- _CAD and scene scripts_

○ ○ ○ ○ ○ ○ ○

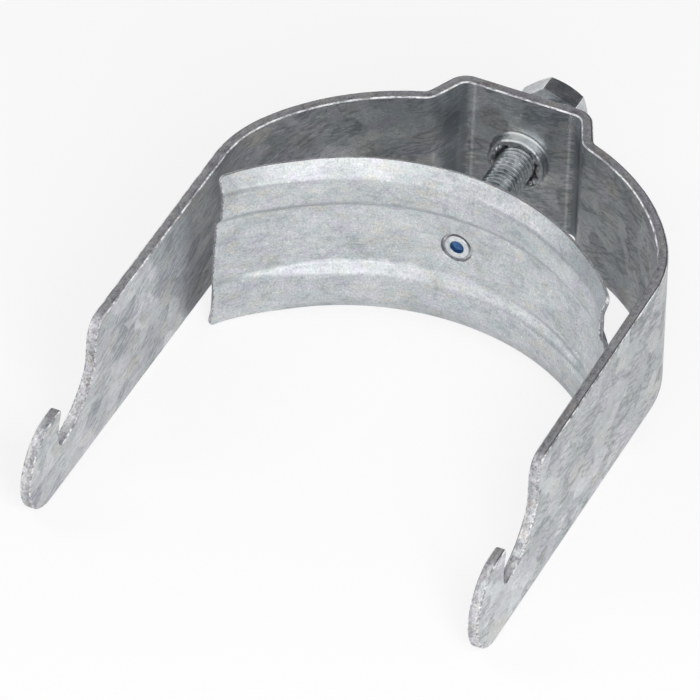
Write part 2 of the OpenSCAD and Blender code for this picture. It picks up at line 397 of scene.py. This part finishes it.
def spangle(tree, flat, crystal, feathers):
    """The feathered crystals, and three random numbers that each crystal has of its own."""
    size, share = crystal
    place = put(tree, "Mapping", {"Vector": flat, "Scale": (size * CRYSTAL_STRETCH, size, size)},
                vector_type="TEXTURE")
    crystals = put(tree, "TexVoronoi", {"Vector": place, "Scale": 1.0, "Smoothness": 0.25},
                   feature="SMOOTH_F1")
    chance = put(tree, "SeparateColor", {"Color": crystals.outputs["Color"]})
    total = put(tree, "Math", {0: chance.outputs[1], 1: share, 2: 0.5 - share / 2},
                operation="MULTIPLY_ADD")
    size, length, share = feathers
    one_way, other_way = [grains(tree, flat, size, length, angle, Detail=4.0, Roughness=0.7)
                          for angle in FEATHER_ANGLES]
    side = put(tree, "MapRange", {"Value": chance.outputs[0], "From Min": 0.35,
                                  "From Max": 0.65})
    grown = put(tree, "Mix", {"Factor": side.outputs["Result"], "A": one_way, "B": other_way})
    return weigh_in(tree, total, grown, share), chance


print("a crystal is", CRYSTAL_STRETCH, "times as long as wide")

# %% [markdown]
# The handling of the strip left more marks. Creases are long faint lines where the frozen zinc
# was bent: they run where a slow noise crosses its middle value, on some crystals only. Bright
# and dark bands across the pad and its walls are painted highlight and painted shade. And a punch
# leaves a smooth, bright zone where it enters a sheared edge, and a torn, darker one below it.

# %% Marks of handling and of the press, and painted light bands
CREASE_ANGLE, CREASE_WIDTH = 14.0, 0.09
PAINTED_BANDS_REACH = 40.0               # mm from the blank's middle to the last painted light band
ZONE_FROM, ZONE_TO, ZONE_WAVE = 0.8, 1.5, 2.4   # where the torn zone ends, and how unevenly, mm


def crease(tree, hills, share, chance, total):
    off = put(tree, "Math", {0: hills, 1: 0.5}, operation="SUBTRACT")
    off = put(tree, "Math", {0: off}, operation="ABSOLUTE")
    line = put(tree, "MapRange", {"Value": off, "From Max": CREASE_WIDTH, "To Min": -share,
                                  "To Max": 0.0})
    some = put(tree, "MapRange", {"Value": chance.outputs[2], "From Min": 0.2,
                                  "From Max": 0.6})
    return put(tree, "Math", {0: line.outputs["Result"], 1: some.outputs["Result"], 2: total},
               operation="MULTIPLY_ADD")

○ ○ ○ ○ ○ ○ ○

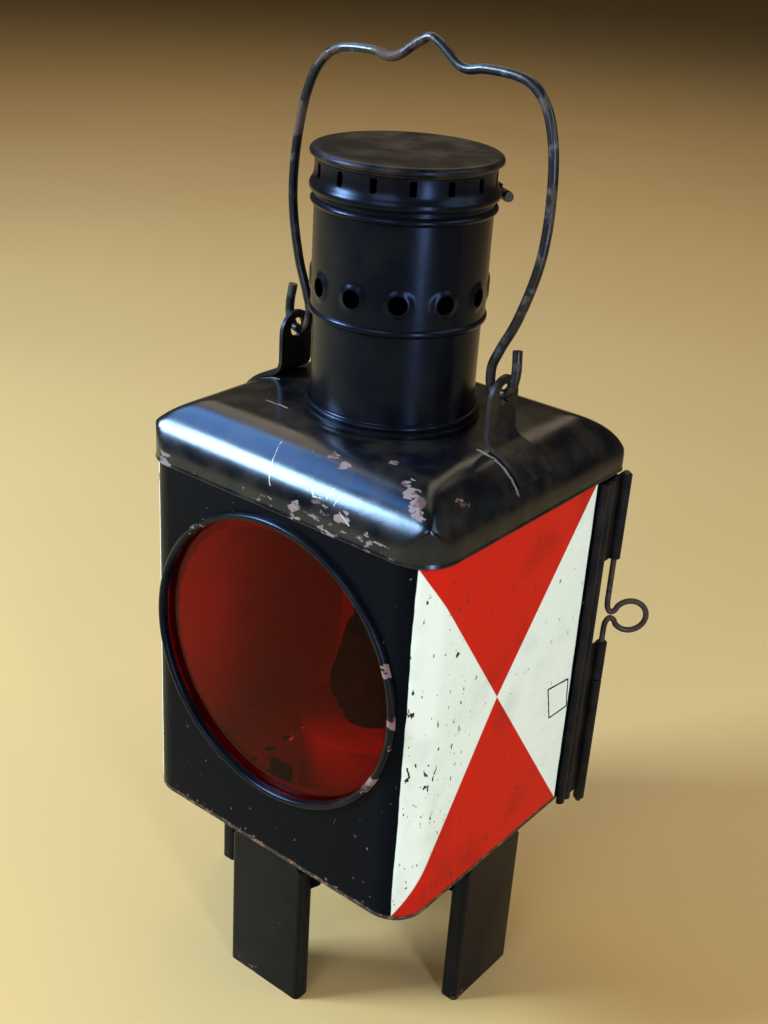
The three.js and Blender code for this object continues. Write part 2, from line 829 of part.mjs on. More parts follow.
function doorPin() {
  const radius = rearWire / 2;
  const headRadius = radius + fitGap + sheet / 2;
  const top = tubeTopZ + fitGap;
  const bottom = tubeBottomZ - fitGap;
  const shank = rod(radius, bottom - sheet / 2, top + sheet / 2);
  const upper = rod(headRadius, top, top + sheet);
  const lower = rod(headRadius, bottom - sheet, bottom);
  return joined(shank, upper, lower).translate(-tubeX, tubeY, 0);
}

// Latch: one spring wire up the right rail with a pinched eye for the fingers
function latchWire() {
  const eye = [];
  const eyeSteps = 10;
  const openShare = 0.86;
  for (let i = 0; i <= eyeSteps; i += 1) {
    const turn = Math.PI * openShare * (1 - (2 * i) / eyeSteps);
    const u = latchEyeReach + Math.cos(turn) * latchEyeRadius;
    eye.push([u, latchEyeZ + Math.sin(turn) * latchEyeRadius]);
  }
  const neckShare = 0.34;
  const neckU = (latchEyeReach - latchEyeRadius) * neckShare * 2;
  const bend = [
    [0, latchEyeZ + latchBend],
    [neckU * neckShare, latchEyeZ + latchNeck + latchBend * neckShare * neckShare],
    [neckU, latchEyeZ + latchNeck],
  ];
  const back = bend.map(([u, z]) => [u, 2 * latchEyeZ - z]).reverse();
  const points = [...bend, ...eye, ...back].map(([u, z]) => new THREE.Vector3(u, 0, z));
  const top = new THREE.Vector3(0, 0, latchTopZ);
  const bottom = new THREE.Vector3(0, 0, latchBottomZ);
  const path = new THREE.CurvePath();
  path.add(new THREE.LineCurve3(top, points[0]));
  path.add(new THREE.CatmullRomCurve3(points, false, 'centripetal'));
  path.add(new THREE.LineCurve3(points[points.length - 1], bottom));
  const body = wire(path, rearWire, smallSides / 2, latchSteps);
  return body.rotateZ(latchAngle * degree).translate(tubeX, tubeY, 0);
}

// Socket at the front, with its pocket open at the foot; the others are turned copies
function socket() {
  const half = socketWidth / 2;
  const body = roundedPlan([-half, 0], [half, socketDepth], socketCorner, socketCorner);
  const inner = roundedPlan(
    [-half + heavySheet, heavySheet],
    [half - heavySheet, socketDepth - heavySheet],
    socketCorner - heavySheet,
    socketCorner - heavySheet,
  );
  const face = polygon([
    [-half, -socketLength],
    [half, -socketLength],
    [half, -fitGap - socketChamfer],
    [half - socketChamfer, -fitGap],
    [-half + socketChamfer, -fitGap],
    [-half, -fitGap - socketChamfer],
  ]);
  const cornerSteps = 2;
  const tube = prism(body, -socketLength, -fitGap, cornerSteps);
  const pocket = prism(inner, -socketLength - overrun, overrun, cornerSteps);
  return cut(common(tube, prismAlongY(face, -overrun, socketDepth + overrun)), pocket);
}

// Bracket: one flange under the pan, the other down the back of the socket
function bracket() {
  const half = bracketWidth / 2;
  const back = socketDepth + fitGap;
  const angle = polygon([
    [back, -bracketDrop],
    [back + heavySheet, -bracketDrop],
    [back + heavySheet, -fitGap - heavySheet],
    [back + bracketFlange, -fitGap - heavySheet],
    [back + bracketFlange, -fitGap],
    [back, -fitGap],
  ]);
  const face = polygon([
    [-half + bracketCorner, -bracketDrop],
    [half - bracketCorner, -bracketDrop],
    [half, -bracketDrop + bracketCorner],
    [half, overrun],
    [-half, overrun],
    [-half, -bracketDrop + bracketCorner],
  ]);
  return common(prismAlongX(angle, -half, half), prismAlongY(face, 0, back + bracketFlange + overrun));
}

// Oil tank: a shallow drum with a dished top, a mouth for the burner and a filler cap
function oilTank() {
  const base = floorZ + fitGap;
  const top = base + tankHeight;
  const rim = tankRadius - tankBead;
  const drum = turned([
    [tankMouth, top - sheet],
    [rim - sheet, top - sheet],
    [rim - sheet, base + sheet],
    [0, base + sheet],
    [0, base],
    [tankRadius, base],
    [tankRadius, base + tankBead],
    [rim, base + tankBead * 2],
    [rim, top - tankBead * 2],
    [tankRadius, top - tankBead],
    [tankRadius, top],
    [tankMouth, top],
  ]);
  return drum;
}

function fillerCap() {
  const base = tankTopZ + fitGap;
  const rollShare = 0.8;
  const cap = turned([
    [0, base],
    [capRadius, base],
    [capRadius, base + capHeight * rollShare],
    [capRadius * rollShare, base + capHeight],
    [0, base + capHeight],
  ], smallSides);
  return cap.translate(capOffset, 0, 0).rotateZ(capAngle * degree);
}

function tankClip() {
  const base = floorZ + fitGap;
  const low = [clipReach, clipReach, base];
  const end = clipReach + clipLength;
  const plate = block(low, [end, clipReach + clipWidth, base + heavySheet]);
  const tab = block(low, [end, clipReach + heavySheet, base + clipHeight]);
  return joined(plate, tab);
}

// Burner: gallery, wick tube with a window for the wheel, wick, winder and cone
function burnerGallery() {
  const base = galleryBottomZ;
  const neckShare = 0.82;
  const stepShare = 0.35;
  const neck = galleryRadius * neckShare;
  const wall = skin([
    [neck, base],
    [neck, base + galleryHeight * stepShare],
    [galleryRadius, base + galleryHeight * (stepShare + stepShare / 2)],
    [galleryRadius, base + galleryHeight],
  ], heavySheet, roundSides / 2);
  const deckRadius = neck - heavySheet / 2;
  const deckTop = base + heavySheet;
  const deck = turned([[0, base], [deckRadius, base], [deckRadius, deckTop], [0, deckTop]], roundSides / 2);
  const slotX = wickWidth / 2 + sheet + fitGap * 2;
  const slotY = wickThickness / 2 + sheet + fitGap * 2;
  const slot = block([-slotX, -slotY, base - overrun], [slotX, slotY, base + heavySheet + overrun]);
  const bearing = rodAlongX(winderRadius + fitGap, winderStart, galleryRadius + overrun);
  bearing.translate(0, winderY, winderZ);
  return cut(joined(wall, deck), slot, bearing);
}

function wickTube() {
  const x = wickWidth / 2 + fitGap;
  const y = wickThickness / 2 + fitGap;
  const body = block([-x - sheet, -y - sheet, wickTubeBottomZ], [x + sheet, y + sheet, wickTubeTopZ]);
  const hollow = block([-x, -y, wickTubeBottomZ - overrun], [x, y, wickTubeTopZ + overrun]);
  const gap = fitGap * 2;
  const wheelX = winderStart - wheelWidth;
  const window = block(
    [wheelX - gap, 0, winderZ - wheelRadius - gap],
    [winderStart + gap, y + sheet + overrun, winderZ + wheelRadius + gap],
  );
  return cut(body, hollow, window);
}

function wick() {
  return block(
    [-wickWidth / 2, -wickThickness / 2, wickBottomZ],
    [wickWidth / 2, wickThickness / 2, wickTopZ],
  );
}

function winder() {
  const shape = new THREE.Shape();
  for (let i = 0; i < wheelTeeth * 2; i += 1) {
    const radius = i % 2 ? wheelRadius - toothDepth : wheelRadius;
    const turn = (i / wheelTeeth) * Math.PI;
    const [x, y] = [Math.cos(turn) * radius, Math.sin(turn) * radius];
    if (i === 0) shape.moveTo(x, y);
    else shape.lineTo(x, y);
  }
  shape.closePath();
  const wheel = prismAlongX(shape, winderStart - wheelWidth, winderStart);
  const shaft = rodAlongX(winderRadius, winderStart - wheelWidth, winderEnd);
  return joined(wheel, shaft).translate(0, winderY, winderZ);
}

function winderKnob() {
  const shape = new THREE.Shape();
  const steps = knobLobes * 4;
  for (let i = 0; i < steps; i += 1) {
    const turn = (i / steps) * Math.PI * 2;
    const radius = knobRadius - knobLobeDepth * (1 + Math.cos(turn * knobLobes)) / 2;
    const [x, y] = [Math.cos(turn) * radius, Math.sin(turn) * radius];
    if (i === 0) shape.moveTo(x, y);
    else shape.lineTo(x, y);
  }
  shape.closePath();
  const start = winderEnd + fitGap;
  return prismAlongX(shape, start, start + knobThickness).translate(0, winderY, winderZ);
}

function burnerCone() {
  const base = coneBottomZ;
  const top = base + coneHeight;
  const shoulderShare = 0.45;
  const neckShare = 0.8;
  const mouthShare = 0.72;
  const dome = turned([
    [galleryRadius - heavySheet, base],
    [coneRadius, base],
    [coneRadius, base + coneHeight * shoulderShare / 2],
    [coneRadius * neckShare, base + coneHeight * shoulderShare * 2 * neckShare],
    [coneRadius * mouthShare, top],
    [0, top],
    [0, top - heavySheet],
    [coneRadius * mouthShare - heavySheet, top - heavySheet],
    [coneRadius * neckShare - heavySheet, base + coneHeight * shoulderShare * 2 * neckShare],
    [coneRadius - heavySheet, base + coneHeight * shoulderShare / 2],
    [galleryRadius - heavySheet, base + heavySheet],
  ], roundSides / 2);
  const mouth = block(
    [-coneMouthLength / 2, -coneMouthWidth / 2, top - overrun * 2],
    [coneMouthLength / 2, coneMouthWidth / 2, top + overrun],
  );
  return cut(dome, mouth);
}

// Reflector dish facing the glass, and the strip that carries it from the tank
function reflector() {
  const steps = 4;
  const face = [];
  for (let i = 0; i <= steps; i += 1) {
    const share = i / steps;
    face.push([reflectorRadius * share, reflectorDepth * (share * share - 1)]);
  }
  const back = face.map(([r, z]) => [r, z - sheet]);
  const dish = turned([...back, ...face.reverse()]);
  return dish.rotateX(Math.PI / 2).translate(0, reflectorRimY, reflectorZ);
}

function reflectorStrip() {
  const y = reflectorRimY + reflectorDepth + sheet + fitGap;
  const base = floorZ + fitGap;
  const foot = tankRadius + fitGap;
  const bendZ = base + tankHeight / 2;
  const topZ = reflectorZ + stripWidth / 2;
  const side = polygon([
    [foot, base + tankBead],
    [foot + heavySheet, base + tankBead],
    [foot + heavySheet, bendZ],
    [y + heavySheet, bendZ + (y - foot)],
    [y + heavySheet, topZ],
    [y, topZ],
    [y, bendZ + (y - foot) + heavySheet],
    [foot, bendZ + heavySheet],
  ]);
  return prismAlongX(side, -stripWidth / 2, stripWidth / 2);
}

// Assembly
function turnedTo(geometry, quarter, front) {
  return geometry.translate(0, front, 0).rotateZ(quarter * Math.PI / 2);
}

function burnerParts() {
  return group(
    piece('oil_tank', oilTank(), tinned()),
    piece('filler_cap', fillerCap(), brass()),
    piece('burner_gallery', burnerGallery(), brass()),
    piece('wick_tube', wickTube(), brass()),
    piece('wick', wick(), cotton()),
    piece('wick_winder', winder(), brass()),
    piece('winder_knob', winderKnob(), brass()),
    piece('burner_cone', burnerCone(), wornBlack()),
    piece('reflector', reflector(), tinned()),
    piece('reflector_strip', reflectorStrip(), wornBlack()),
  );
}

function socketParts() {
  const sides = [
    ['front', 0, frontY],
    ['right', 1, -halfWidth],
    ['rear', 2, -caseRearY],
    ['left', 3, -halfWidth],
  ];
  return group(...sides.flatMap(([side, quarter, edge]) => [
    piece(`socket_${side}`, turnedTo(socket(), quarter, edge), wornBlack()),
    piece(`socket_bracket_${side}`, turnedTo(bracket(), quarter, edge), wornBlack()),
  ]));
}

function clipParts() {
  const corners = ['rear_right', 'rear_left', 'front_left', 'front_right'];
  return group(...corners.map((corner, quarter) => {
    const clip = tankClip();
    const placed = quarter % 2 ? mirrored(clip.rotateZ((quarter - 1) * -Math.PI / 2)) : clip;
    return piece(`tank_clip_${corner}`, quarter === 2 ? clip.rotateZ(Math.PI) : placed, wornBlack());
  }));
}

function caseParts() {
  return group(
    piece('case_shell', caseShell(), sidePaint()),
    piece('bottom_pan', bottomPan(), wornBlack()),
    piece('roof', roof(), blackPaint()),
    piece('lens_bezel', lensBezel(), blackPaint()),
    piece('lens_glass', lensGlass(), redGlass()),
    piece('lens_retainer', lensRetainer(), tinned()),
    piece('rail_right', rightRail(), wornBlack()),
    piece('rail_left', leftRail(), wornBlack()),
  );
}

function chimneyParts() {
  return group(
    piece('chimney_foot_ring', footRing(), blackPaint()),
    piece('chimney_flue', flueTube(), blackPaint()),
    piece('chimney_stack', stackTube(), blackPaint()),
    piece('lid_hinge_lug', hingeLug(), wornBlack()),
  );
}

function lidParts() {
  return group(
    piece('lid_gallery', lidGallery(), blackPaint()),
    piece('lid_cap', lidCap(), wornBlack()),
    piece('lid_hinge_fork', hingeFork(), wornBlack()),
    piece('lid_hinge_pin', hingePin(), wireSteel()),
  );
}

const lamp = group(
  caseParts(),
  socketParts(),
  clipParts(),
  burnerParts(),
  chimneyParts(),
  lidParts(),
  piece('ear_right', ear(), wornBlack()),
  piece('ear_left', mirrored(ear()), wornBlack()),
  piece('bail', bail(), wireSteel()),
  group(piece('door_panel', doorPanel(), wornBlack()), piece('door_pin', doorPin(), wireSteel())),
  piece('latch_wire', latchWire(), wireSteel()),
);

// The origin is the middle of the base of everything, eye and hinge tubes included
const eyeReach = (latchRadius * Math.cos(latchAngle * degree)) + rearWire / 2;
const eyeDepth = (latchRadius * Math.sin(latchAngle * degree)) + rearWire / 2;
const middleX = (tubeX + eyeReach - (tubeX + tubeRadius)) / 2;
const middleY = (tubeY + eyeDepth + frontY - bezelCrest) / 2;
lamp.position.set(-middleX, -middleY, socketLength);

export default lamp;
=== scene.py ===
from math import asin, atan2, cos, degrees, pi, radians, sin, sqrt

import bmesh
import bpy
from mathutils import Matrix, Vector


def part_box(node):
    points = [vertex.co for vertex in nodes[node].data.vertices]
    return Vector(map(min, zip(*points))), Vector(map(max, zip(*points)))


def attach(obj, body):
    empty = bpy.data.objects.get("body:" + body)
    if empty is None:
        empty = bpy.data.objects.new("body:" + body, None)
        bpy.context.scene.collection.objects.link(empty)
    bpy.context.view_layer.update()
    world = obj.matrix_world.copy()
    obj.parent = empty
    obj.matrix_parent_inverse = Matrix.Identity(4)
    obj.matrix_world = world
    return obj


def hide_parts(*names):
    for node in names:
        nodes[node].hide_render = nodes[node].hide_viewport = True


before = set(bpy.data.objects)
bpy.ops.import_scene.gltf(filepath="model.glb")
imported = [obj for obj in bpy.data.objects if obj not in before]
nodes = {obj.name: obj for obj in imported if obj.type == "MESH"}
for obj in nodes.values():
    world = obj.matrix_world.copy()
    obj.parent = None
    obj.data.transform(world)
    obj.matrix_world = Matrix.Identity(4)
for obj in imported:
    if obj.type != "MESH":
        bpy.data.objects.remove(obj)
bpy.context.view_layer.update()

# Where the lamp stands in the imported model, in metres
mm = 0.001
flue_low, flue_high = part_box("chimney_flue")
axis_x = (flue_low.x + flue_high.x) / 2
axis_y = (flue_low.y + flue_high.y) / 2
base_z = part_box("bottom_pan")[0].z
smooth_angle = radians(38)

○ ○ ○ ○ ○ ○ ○

- _Your instructions_
Will you return exactly the lines above from the one with "hinge tubes included" down to the one with "points = [vertex.co", counting both as part of the range?

- _Complete response_
// The origin is the middle of the base of everything, eye and hinge tubes included
const eyeReach = (latchRadius * Math.cos(latchAngle * degree)) + rearWire / 2;
const eyeDepth = (latchRadius * Math.sin(latchAngle * degree)) + rearWire / 2;
const middleX = (tubeX + eyeReach - (tubeX + tubeRadius)) / 2;
const middleY = (tubeY + eyeDepth + frontY - bezelCrest) / 2;
lamp.position.set(-middleX, -middleY, socketLength);

export default lamp;
=== scene.py ===
from math import asin, atan2, cos, degrees, pi, radians, sin, sqrt

import bmesh
import bpy
from mathutils import Matrix, Vector


def part_box(node):
    points = [vertex.co for vertex in nodes[node].data.vertices]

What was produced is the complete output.